Energies, 2021, vol. 14, issue 18, 1-17

Abstract: Methane, as a clean energy source and a potent greenhouse gas, is produced in marine sediments by microbes via complex biogeochemical processes associated with the mineralization of organic matter. Quantitative modeling of biogeochemical processes is a crucial way to advance the understanding of the global carbon cycle and the past, present, and future of climate change. Here, we present a new approach of dynamic transport-reaction model combined with sediment deposition. Compared to other studies, since the model does not need the methane concentration in the bottom of sediments and predicts that value, it provides us with a robust carbon budget estimation tool in the sediment. We applied the model to the Blake Ridge region (Ocean Drilling Program, Leg 164, site 997).
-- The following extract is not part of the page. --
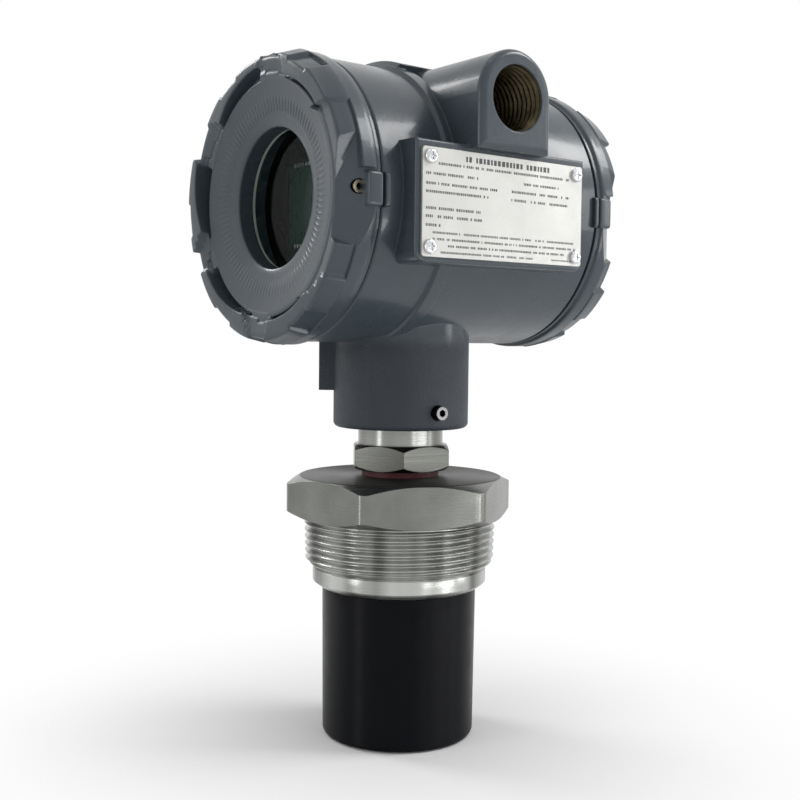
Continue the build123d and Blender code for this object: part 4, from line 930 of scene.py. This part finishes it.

Based on seafloor data as input, our model remarkably reproduces measured values of total organic carbon, dissolved inorganic carbon, sulfate, calcium, and magnesium concentration in pore waters and the in situ methane presented in three phases: dissolved in pore water, trapped in gas hydrate, and as free gas. Kinetically, we examined the coexistence of free gas and hydrate, and demonstrated how it might affect methane gas migration in marine sediment within the gas hydrate stability zone.

Keywords: transport-reaction model; methane; gas hydrate (search for similar items in EconPapers)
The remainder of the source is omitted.